- Born: January 19, 1983 (age 42) New York, New York, US
- Education: Circle in the Square Theatre School Loyola University Maryland Regis High School
- Occupation(s): Actor, producer
- Years active: 2008-Present

= Jonathan Judge-Russo =

American actor and producer (born 1983)

Jonathan Judge-Russo (born January 19, 1983) is an American actor and producer. He has acted on television, film, and the stage. He is perhaps best known for his roles as Jeremy on the Netflix original comedy series Unbreakable Kimmy Schmidt, Randy Platt and Gary Ryan on the NBC drama Law & Order: Special Victims Unit, as well as being the Founding Artistic Director of Animus Theatre Company in New York City.

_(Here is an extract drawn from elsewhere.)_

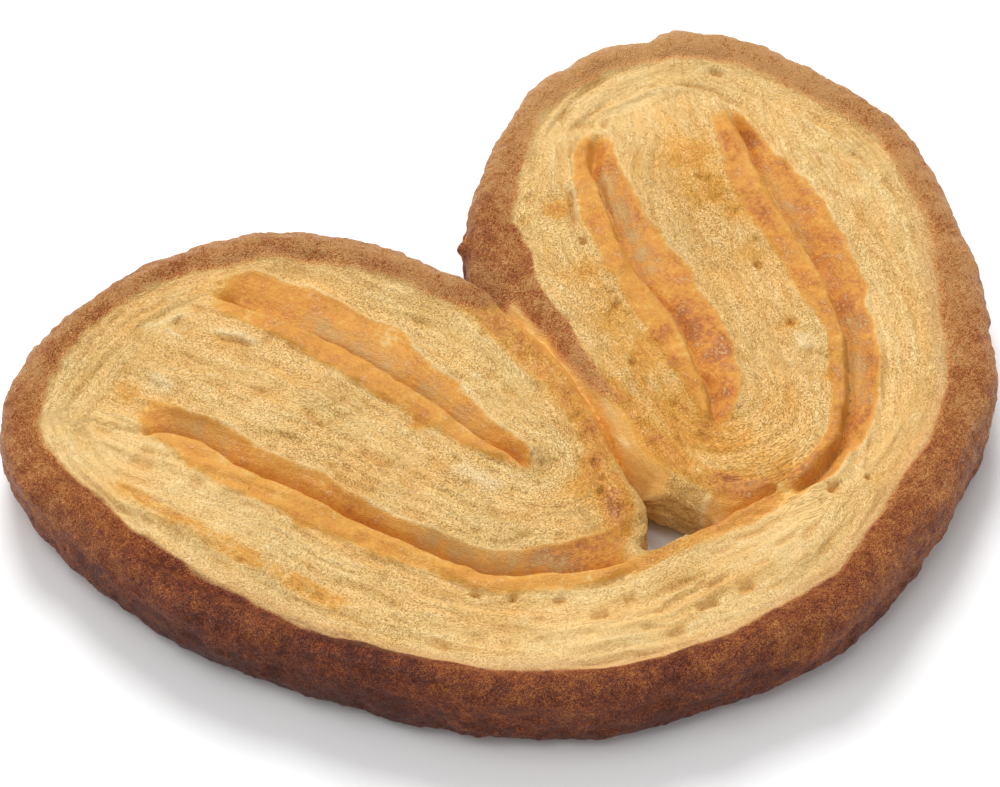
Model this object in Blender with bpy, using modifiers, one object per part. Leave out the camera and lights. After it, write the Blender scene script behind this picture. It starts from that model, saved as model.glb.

He is also a member of the cast of the controversial film A Rainy Day in New York, directed by Woody Allen.

== Education ==

Judge-Russo is a graduate of Circle in the Square Theatre School, The Stella Adler Studio of Acting, the British American Drama Academy, and The Actors Center. At the above combined institutions, he studied with Alan Langdon, Sir Ben Kingsley, Alan Rickman, Chris Bayes, Earle Gister, Edward Berkeley, and John Barton. He received a BA in Theatre and Creative Writing from Loyola University Maryland and graduated from Regis High School in 2001.

== Career ==

Jonathan Judge-Russo was a member of the cast of Jumpers for Goalposts at the Studio Theatre in Washington, DC, that received a 2016 nomination for a Helen Hayes Award for Outstanding Ensemble in a Play. He was a member of the cast of the Drama Desk Award nominated Falling at the Minetta Lane Theatre. Other New York credits include such theatres as the Signature Theatre (Somewhere with You), The Cherry Lane Theatre (John Patrick Shanley’s Where’s My Money?), The Irish Repertory Theatre (Eugene O’Neill’s Beyond the Horizon), the Irish Arts Center (The Irish Play), and the Irondale Center (Treasure Island). He has performed at the Metropolitan Opera on three occasions, in productions of La Fanciulla del West and Wozzeck. Judge-Russo has performed regionally in the world premiere of Seth Zvi Rosenfeld’s Downtown Race Riot (New York Stage and Film),
 the United States premiere of Tom Wells’ Jumpers for Goalposts (Studio Theatre), A Midsummer Night's Dream, Troilus and Cressida, and Comedy of Errors (all with the Chesapeake Shakespeare Company), as well as Othello with the Baltimore Shakespeare Festival. He played a lead role in the First National Tour of Echoes of Ireland, written by Frank McCourt and Malachy McCourt.

Judge-Russo has acted in such television shows as FBI: Most Wanted, Law & Order: Special Victims Unit (twice), Unbreakable Kimmy Schmidt, Elementary, Black Box, and White Collar as well as such films as A Rainy Day in New York, Chess and Eat Me.